In the blissful era of quiet before the mobile phone — it did exist — parents, policemen and policymakers must have had a much lighter workload. Now the seething dynamics around the intimate little gadget are throwing up ever new areas of concern, from its voyeuristic pictures to its uses for terrorism. The latest concern for the human resource development ministry is the use of mobile phones on college and university campuses. It is pondering the pros and cons of allowing higher education institutions to use jammers to block phone signals. The government, which could be imagined to have rather pressing matters at hand, seems to think that using its unmatched powers to bear down on a bunch of ill-mannered students, who don’t know any better, is a priority. Against this assumption of power, the apparent ineffectuality of college and university authorities, who seem to be unable to deal with students’ bad manners, is rather striking. They may rightly feel that mobiles disturb the class or distract a student; all they need to do is forbid it and penalize those who refuse to comply. If monitoring rather than technology is good enough for schools, as the HRD ministry seems to feel, why are jammers required when the students are older? It is a part of socialization in young adulthood to learn when not to use a disruptive mobile phone. Jamming in this case is typical of the heavy-handedness that is intrinsic to the Indian attitude towards the young. But jamming cannot extend to hostels, because that is where most ragging takes place. This contradiction is enough to expose the absurdity in thinking. Coercion changes nothing, only training and awareness do — but learning this simple lesson will not only deprive policymakers of most of their task-lists, but also of much of their sense of power.

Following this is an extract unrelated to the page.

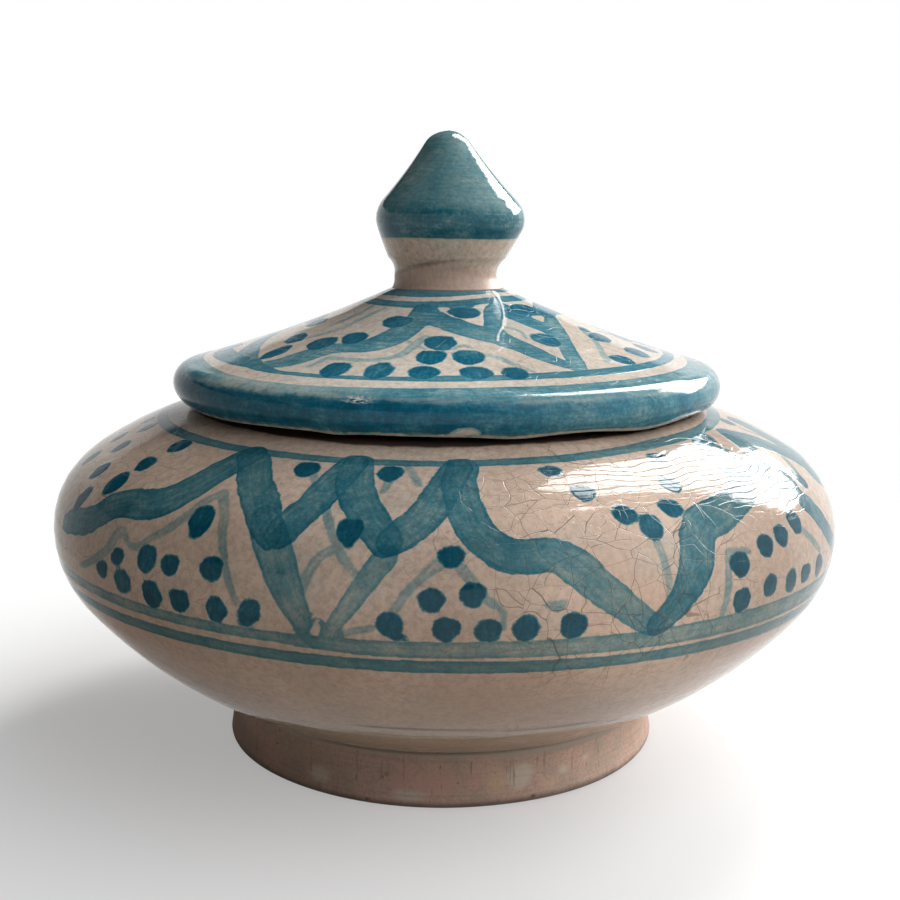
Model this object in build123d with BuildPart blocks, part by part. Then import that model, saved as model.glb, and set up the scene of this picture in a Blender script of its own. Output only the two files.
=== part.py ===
from build123d import *
import math
import os

os.makedirs("parts", exist_ok=True)

# A lidded bowl of wheel-thrown, painted and glazed pottery. Sizes are in millimetres, angles in
# degrees. The origin is the centre of the foot's base, on the surface that the jar stands on, and
# +Z is the axis of the potter's wheel, on which every piece was turned. Each outline is drawn as
# (radius, height) on the XZ plane and turned round that axis.

# Bowl: a squat belly, closed in above to a short upright lip that carries the lid
belly_radius = 90.0         # the widest point of the jar
belly_height = 53.0         # how high the widest point is
underside_round = 23.0      # the turn just below the widest point
underside_turn = 39.5       # its angle
shoulder_round = 19.5       # the turn just above the widest point
shoulder_turn = 58.0        # its angle
shoulder_rise = 27.0        # from the widest point up to where the shoulder runs into the lip
bowl_wall = 5.5
floor_thickness = 6.0
floor_radius = 43.0         # the flat inside at the bottom
mouth_radius = 50.0         # the bore of the lip
lip_wall = 4.0
lip_height = 3.0            # how far the lip stands above the shoulder
lip_round = 1.3             # both edges of the lip's top

# Foot: a ring luted to the bowl's flat bottom, turned to a slight waist
foot_height = 12.2
foot_top_radius = 51.0      # where it joins the bowl
foot_flare = 0.8            # how much wider the foot is at its base
foot_waist_depth = 0.5      # how far the waist is drawn in
foot_base_width = 8.0       # the ring on which the jar stands
foot_top_width = 9.5        # the face joined to the bowl
foot_base_round = 1.0
foot_seam_round = 0.5       # the crease between foot and bowl

# Lid: a shallow cone, hollow below, with a thick round rim that droops outside the lip
lid_rest_gap = 0.3          # between the lip's top and the lid's seat
rim_lip_clearance = 3.6     # between the lip's outside and the inside of the rim
rim_width = 5.5             # from the inside of the rim to its widest point
rim_rise = 2.0              # the rim's widest point above the lid's seat
rim_droop = 3.1             # the rim's lowest edge below the lid's seat
rim_bottom_width = 3.4      # from the inside of the rim to the outer end of its lowest edge
rim_bottom_flat = 2.2
rim_crest_width = 1.4       # from the inside of the rim to where it meets the lid's top
rim_crest_rise = 5.4        # that edge above the lid's seat
cone_rise = 16.6            # from the rim's crest up to the knob's seat
cone_sag = 0.9              # how far the top is hollowed below a straight cone
lid_wall = 6.5
hollow_step = 3.0           # the steep edge of the hollow, above the lid's seat
hollow_step_run = 1.6
hollow_round = 2.0
hollow_crown_radius = 12.0  # the flat middle of the hollow

# Flange: the ring under the lid that drops into the mouth and keeps the lid centred
flange_clearance = 1.2      # between the flange and the mouth, all round
flange_wall = 4.2
flange_depth = 8.3
flange_round = 1.2

# Knob: a pointed bulb on a drawn-in neck, thrown by itself and luted to the lid
knob_base_radius = 13.0
neck_radius = 11.9
neck_height = 2.4           # the narrowest place, above the knob's base
flare_radius = 13.6         # where the hollow neck runs into the straight flare
flare_height = 7.0
bulb_edge_radius = 18.3     # the bulb's edge before it is rounded
bulb_edge_height = 17.0
bulb_round = 6.2
flank_sag = 0.4             # how far the bulb's upper side is hollowed below a straight cone
point_radius = 5.2          # where the side ends and the rounded point starts
point_height = 33.0

# Heights and radii that follow from the sizes above
shoulder_height = belly_height + shoulder_rise
lip_radius = mouth_radius + lip_wall
lip_top = shoulder_height + lip_height
lid_seat = lip_top + lid_rest_gap
seat_radius = lip_radius + rim_lip_clearance
knob_seat = lid_seat + rim_crest_rise + cone_rise
flange_radius = mouth_radius - flange_clearance
flange_bore = flange_radius - flange_wall


def bowl_side(inset, foot_end, lip_end):
    """Draw one face of the bowl's side, this far inside the outer face, from the foot to the lip."""
    widest = (belly_radius - inset, belly_height)
    underside_bend = JernArc(widest, (0, -1), underside_round - inset, -underside_turn)
    shoulder_bend = JernArc(widest, (0, 1), shoulder_round - inset, shoulder_turn)
    TangentArc(underside_bend @ 1, foot_end, tangent=underside_bend % 1)
    TangentArc(shoulder_bend @ 1, lip_end, tangent=shoulder_bend % 1)


# Bowl
floor_height = foot_height + floor_thickness
with BuildPart() as bowl:
    with BuildSketch(Plane.XZ) as bowl_outline:
        with BuildLine():
            foot_edge = (foot_top_radius, foot_height)
            lip_foot = (lip_radius, shoulder_height)
            floor_edge = (floor_radius, floor_height)
            throat = (mouth_radius, shoulder_height - bowl_wall)
            bowl_side(0, foot_edge, lip_foot)
            bowl_side(bowl_wall, floor_edge, throat)
            Polyline(lip_foot, (lip_radius, lip_top), (mouth_radius, lip_top), throat)
            Polyline(floor_edge, (0, floor_height), (0, foot_height), foot_edge)
        make_face()
        lip_corners = bowl_outline.vertices().sort_by(Axis.Y)[-2:]
        fillet(lip_corners, lip_round)
    revolve(axis=Axis.Z)
bowl.part.label = "bowl"
export_step(bowl.part, "parts/bowl.step")

# Foot ring
foot_base_radius = foot_top_radius + foot_flare
with BuildPart() as foot_ring:
    with BuildSketch(Plane.XZ) as foot_outline:
        with BuildLine():
            base_outer = (foot_base_radius, 0)
            base_inner = (foot_base_radius - foot_base_width, 0)
            top_outer = (foot_top_radius, foot_height)
            top_inner = (foot_top_radius - foot_top_width, foot_height)
            SagittaArc(base_outer, top_outer, foot_waist_depth)
            Polyline(top_outer, top_inner, base_inner, base_outer)
        make_face()
        base_corners = foot_outline.vertices().group_by(Axis.Y)[0]
        fillet(base_corners, foot_base_round)
        seam_corner = foot_outline.vertices().sort_by_distance(top_outer)[0]
        fillet(seam_corner, foot_seam_round)
    revolve(axis=Axis.Z)
foot_ring.part.label = "foot_ring"
export_step(foot_ring.part, "parts/foot_ring.step")

# Lid
rim_bottom = lid_seat - rim_droop
rim_bottom_radius = seat_radius + rim_bottom_width
with BuildPart() as lid:
    with BuildSketch(Plane.XZ) as lid_outline:
        with BuildLine():
            rim_edge = (rim_bottom_radius, rim_bottom)
            rim_widest = (seat_radius + rim_width, lid_seat + rim_rise)
            crest = (seat_radius + rim_crest_width, lid_seat + rim_crest_rise)
            cone_top = (knob_base_radius, knob_seat)
            step_top = (flange_bore - hollow_step_run, lid_seat + hollow_step)
            crown_edge = (hollow_crown_radius, knob_seat - lid_wall)
            ThreePointArc(rim_edge, rim_widest, crest)
            SagittaArc(crest, cone_top, cone_sag)
            Polyline(cone_top, (0, knob_seat), (0, knob_seat - lid_wall), crown_edge)
            SagittaArc(step_top, crown_edge, cone_sag)
            Polyline(
                step_top,
                (flange_bore, lid_seat),
                (seat_radius, lid_seat),
                (rim_bottom_radius - rim_bottom_flat, rim_bottom),
                rim_edge,
            )
        make_face()
        step_corner = lid_outline.vertices().sort_by_distance(step_top)[0]
        fillet(step_corner, hollow_round)
    revolve(axis=Axis.Z)
lid.part.label = "lid"
export_step(lid.part, "parts/lid.step")

# Lid flange
with BuildPart() as lid_flange:
    with BuildSketch(Plane.XZ) as flange_outline:
        with BuildLine():
            Polyline(
                (flange_bore, lid_seat),
                (flange_radius, lid_seat),
                (flange_radius, lid_seat - flange_depth),
                (flange_bore, lid_seat - flange_depth),
                close=True,
            )
        make_face()
        lower_corners = flange_outline.vertices().group_by(Axis.Y)[0]
        fillet(lower_corners, flange_round)
    revolve(axis=Axis.Z)
lid_flange.part.label = "lid_flange"
export_step(lid_flange.part, "parts/lid_flange.step")

# Knob, whose rounded point follows on from the hollowed side and ends level on the axis
flank_rise = point_height - bulb_edge_height
flank_run = bulb_edge_radius - point_radius
flank_lean = 2 * math.atan2(2 * flank_sag, math.hypot(flank_rise, flank_run))
point_slope = math.atan2(flank_rise, flank_run) + flank_lean
point_rise = point_radius * math.tan(point_slope / 2)
with BuildPart() as knob:
    with BuildSketch(Plane.XZ) as knob_outline:
        with BuildLine():
            base_corner = (knob_base_radius, knob_seat)
            neck = (neck_radius, knob_seat + neck_height)
            flare_start = (flare_radius, knob_seat + flare_height)
            bulb_edge = (bulb_edge_radius, knob_seat + bulb_edge_height)
            point_start = (point_radius, knob_seat + point_height)
            tip = (0, knob_seat + point_height + point_rise)
            ThreePointArc(base_corner, neck, flare_start)
            Line(flare_start, bulb_edge)
            flank = SagittaArc(bulb_edge, point_start, flank_sag)
            TangentArc(point_start, tip, tangent=flank % 1)
            Polyline(tip, (0, knob_seat), base_corner)
        make_face()
        bulb_corner = knob_outline.vertices().sort_by(Axis.X)[-1]
        fillet(bulb_corner, bulb_round)
    revolve(axis=Axis.Z)
knob.part.label = "knob"
export_step(knob.part, "parts/knob.step")
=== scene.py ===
import math

import bpy
import numpy as np
from mathutils import Euler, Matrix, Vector


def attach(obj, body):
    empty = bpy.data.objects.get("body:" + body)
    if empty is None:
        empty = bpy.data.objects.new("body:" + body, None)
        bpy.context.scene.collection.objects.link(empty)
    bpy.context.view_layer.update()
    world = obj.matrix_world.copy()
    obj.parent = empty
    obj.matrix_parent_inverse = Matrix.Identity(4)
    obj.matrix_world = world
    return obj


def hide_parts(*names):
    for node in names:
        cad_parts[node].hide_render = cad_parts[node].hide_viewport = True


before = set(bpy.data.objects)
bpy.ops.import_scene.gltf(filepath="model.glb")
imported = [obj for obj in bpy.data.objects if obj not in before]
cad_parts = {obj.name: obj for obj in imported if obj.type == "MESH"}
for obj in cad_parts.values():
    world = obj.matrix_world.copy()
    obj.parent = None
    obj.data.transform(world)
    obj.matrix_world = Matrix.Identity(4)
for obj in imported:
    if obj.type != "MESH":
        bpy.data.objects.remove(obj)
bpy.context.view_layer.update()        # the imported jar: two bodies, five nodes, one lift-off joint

# Bowl. Red earthenware thrown on the wheel as one squat, closed-in bowl with an upright lip,
# dipped in a cream glaze and brushed with blue-green colour: a ring above, a ring below, and
# between them wide zigzag strokes, thin outlines and rows of dabs. The glaze has crazed.
MM = 0.001                  # all sizes are in millimetres until the mesh is made
belly_radius = 90.0
belly_height = 53.0
underside_round = 23.0      # the turn just below the widest point, and its angle
underside_turn = 39.5
shoulder_round = 19.5       # the turn just above it, and its angle
shoulder_turn = 58.0
bowl_wall = 5.5
mouth_radius = 50.0
lip_radius = 54.0
shoulder_height = 80.0
lip_top = 83.0
lip_round = 1.3
foot_top_radius = 51.0
foot_height = 12.2
bowl_floor_radius = 43.0
bowl_floor_height = 18.2
steps_round_bowl = 650


def bend(start, heading, radius, turn):
    """Points of a bend that leaves start along heading and turns left by this many degrees."""
    side = 1j * heading * math.copysign(1, turn)
    turned = np.exp(1j * np.radians(np.linspace(0, turn, 24)))
    centre = start + side * radius
    return centre + (start - centre) * turned, heading * turned[-1]


def run_on(start, heading, end):
    """Points of the one arc that leaves start along heading and arrives at end."""
    lean = np.angle((end - start) / heading)
    centre = start + 1j * heading * abs(end - start) / (2 * math.sin(lean))
    return centre + (start - centre) * np.exp(2j * lean * np.linspace(0, 1, 60))


def sagged(start, end, sag):
    """Points of a shallow arc from start to end that lies this far to the left of the chord."""
    chord = end - start
    lean = 2 * math.atan2(2 * sag, abs(chord))
    return run_on(start, chord / abs(chord) * np.exp(1j * lean), end)


def rounded(corner, before, after, radius):
    """Points of the small round that takes the place of a square corner."""
    arriving = (corner - before) / abs(corner - before)
    leaving = (after - corner) / abs(after - corner)
    turn = np.angle(leaving / arriving)
    start = corner - arriving * radius * abs(math.tan(turn / 2))
    return bend(start, arriving, radius, math.degrees(turn))[0][::4]


def evenly(points, step):
    """The same outline with its points this far apart."""
    length = np.concatenate([[0], np.cumsum(np.abs(np.diff(points)))])
    wanted = np.linspace(0, length[-1], max(2, round(length[-1] / step) + 1))
    return np.interp(wanted, length, points.real) + 1j * np.interp(wanted, length, points.imag)


def straight(start, end, step):
    """Points of a straight stretch, this far apart."""
    return evenly(np.array([start, end]), step)


def joined(*stretches):
    """One outline from stretches that follow each other, without doubled points."""
    line = np.concatenate(stretches)
    return line[np.concatenate([[True], np.abs(np.diff(line)) > 1e-4])]


def placed(name, data):
    """A new object in the scene."""
    thing = bpy.data.objects.new(name, data)
    bpy.context.scene.collection.objects.link(thing)
    return thing


def turned(name, outline, steps, settle):
    """Turn an outline (radius + height j, from axis to axis or closed) round the wheel's axis."""
    closed = outline[0].real > 1e-6
    angle = np.radians(np.arange(steps) * 360.0 / steps)
    ring = outline if closed else outline[1:-1]
    wall, around = np.meshgrid(ring, angle, indexing="ij")
    radius, height = settle(wall.real, wall.imag, np.degrees(around))
    corners = np.stack([radius * np.sin(around), -radius * np.cos(around), height], -1)
    corners = corners.reshape(-1, 3)
    rows = len(ring)
    here = np.arange(steps)
    following = (here + 1) % steps
    faces = []
    for row in range(rows if closed else rows - 1):
        below, above = row * steps, (row + 1) % rows * steps
        faces += np.stack([below + here, below + following, above + following, above + here], -1).tolist()
    if not closed:
        ends = [[0, 0, outline[0].imag], [0, 0, outline[-1].imag]]
        corners = np.concatenate([corners, ends])
        first, last = rows * steps, rows * steps + 1
        top = (rows - 1) * steps
        faces += [[first, b, a] for a, b in zip(here.tolist(), following.tolist())]
        faces += [[last, top + a, top + b] for a, b in zip(here.tolist(), following.tolist())]
    mesh = bpy.data.meshes.new(name)
    mesh.from_pydata((corners * MM).tolist(), [], faces)
    mesh.shade_smooth()
    return placed(name, mesh)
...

Yet, contrary to this throwback to medieval authoritarianism, there is now a scheme to make high-quality education accessible to a greater number of students throughout the country by online teaching. The national mission on education through information and communication technology aims to allow students to address questions to specific teachers in other institutions. As an idea it is brilliant, although it will entail computerizing all the departments of all higher education institutions in the country. It would also entail persuading busy professors to be accessible. If they are to be paid, how would that work? And if payment is not part of the scheme, will it be dependent on the well-worn appeal to the nobility of the teacher’s profession?

What is fascinating is the ad hoc quality in the thinking about education. While students leapfrog into academic excellence by, presumably, accessing the best professors online, their mobiles are to remain jammed because they do not have enough sense to know when not to use them. It is unnerving to speculate on the kind of young citizen that the government imagines — should it have imagination — the country should produce.